Once inside the stone hut, the grey sheet is emptied of its contents. First he takes out a pile of wooden logs half a metre long and proceeds to build a square-shaped stack around a pile of shavings and small twigs. We admire the view—this is a beautiful spot with the snow-capped Cordillera Real and the sacred mountain, Nevada Illampú in the east and the southern shore of Lake Titicaca in the west. It’s mid afternoon. The sky is clear and very blue, the lake surface is placid and the sun is still very hot.
We turn back to the Kallawaya who is now dressed in a bright red, sleeveless poncho with an intricately patterned woolen hat on his head— he is ready to begin a ceremony which has been handed down through his family over countless generations.
The offering package was bought from the Witches’ Market in La Paz and every item has a special significance. The contents can vary depending on the price paid, but this one contains a small llama foetus, coca leaves, sweets, small gold and silver coloured trinkets, images of the sun and the moon and crushed quartz and other crystals. We take turns to present the offering to the north, south, east and west, saying a few words to Pachamama in each direction. We are asking for peace and prosperity for the Lake and the people who live around it, but the words can change, depending on the occasion.

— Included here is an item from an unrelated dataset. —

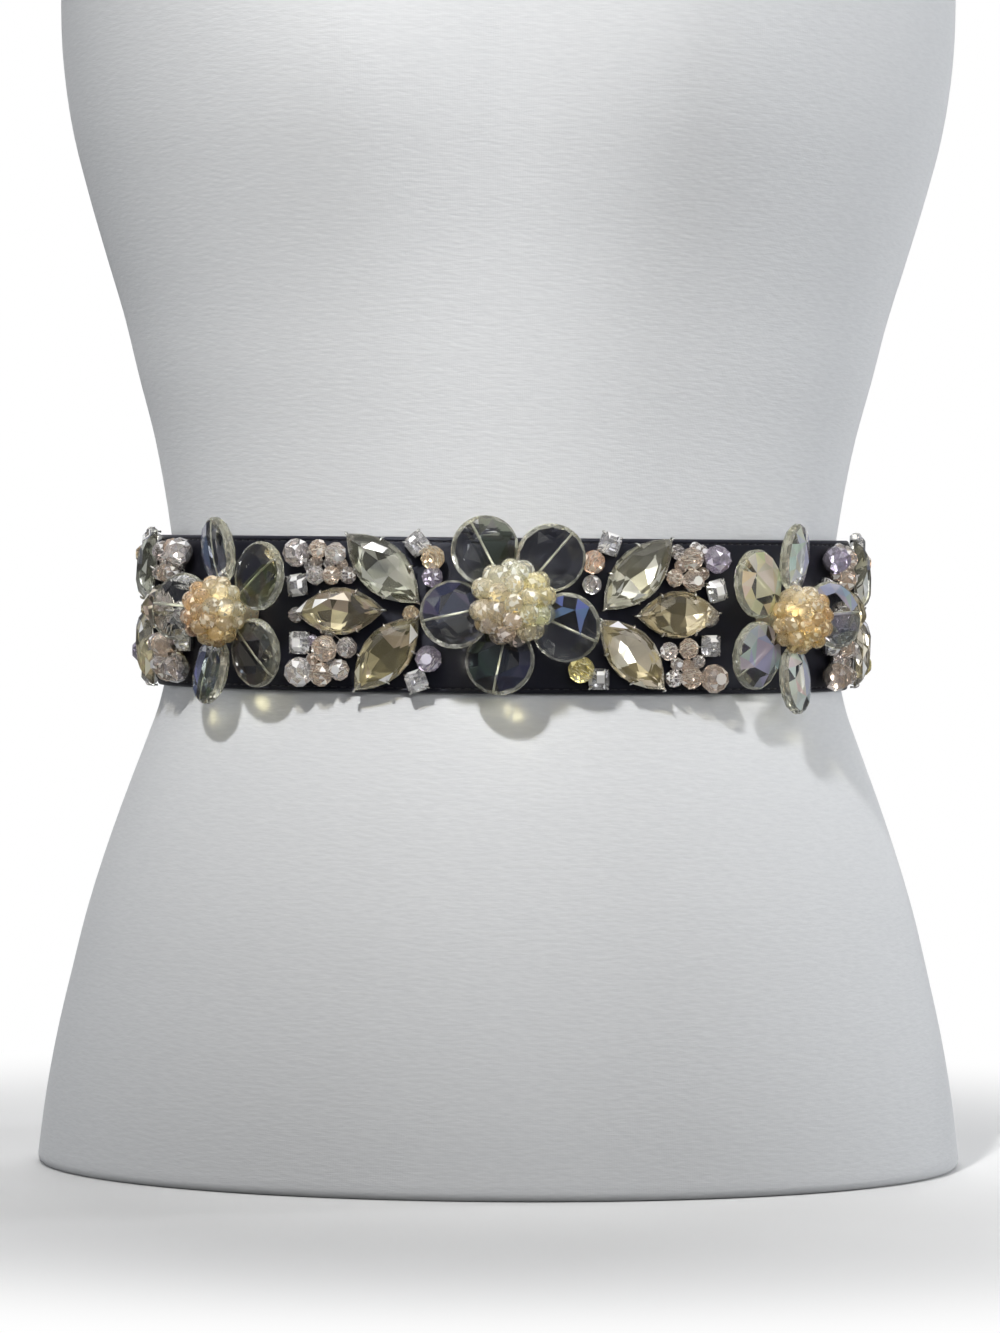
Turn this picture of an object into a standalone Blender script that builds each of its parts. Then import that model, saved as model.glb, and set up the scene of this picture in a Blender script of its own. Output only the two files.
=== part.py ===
"""Crystal bridal sash: a stiff satin band with flowers and stones, on a limbless dress form.

Metres, +Z up, the front faces -Y. The origin is the middle of the form's flat base.
A place on the band is (along, up, out): along the outer face from the centre front towards +X,
up from the band's middle line, and out from the outer face.
"""
import math

import bmesh
import bpy
import numpy as np
from mathutils import Matrix, Vector

# Driving sizes
SEAM_GAP = 0.0003
BAND_LEVEL = 0.188
BAND_HEIGHT = 0.0508
BAND_THICKNESS = 0.0019
BAND_HALF_WIDTH = 0.1176
BAND_HALF_DEPTH = 0.0887
BAND_STATIONS = 84
FOLD_STEPS = 4
LAP_LENGTH = 0.030
LAP_RAMP = 0.034
SNAP_RADIUS = 0.0045
SNAP_THICKNESS = 0.0020
SNAP_UP = 0.0125
SNAP_SIDES = 12
FORM_COLUMNS = 32
FLOWER_SPACING = 0.095
PETAL_RADIUS = 0.0113
PETAL_SIDES = 12
STEM_RADIUS = 0.0076
HUB_OUT = 0.0088
DOME_BEAD_RADIUS = 0.0034
BEAD_SIDES = 8
THREAD_RADIUS = 0.0009
WIRE_RADIUS = 0.0006
STRAND_SIDES = 5
THREAD_OUT = 0.0029

LAP_RISE = BAND_THICKNESS + SNAP_THICKNESS + 2 * SEAM_GAP

# How finely the length along the band is measured, and how far past the centre back
OUTLINE_STEPS = 5201
OUTLINE_REACH = 1.3 * math.pi

# The form's sections, from the flat base to the neck's top
# height, half_width, front_depth, back_depth
FORM_SECTIONS = [
    (0.0000, 0.1575, 0.1130, 0.1215),
    (0.0250, 0.1543, 0.1115, 0.1200),
    (0.0450, 0.1507, 0.1092, 0.1172),
    (0.0660, 0.1459, 0.1060, 0.1130),
    (0.0860, 0.1410, 0.1025, 0.1080),
    (0.1070, 0.1346, 0.0982, 0.1022),
    (0.1270, 0.1276, 0.0940, 0.0962),
    (0.1430, 0.1216, 0.0904, 0.0916),
    (0.1560, 0.1170, 0.0876, 0.0880),
    (0.1635, 0.1152, 0.0863, 0.0863),
    (0.1720, 0.1131, 0.0847, 0.0847),
    (0.1880, 0.1115, 0.0833, 0.0833),
    (0.2050, 0.1120, 0.0838, 0.0836),
    (0.2145, 0.1134, 0.0850, 0.0846),
    (0.2260, 0.1152, 0.0868, 0.0858),
    (0.2470, 0.1193, 0.0902, 0.0878),
    (0.2670, 0.1246, 0.0938, 0.0898),
    (0.2880, 0.1299, 0.0976, 0.0916),
    (0.3080, 0.1360, 0.1015, 0.0930),
    (0.3290, 0.1422, 0.1060, 0.0942),
    (0.3500, 0.1476, 0.1100, 0.0952),
    (0.3750, 0.1512, 0.1125, 0.0958),
    (0.4000, 0.1520, 0.1120, 0.0963),
    (0.4300, 0.1508, 0.1075, 0.0968),
    (0.4600, 0.1504, 0.1000, 0.0962),
    (0.4880, 0.1480, 0.0905, 0.0938),
    (0.5100, 0.1405, 0.0818, 0.0892),
    (0.5270, 0.1270, 0.0748, 0.0830),
    (0.5420, 0.1075, 0.0680, 0.0755),
    (0.5560, 0.0845, 0.0617, 0.0675),
    (0.5700, 0.0655, 0.0565, 0.0600),
    (0.5860, 0.0562, 0.0542, 0.0560),
    (0.6100, 0.0538, 0.0530, 0.0545),
    (0.6280, 0.0518, 0.0512, 0.0525),
    (0.6370, 0.0465, 0.0460, 0.0472),
    (0.6400, 0.0400, 0.0396, 0.0406),
]

# The soft swelling of the form's bust, added to the front on each side of the middle
BUST_LEVEL = 0.375
BUST_RISE = 0.062
BUST_SIDE = 0.066
BUST_SPREAD = 0.046
BUST_SWELL = 0.011

# a snap's turned profile: shares of its radius and of its thickness
SNAP_LAYERS = [(1.00, 0.0), (1.00, 0.35), (0.72, 0.45), (0.72, 0.55), (1.00, 0.65), (1.00, 1.0)]

# name, along, up, size of its dome of beads
FLOWERS = [
    ("centre", 0.0004, 0.0044, 1.14),
    ("left", -0.0938, 0.0004, 1.08),
    ("right", 0.0934, -0.0006, 0.92),
]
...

Offerings to Pachamama are made to celebrate marriages and births, to ask for rain and a bountiful harvest, to ask for luck in exams, anything the giver chooses. The package is finally handed to the Kallawaya who murmurs his own incantations before placing it on the wood stack and lighting it. The heat from the fire is fierce and we move away to the edges of the stone enclosure, where we sit and watch as the logs and offering burn down to embers.
The ceremony is complete, the Kallawaya is thanked for his services and we leave the sacred area to its guardian spirits, beckoned on by the need for a cold drink and a seat in the shade.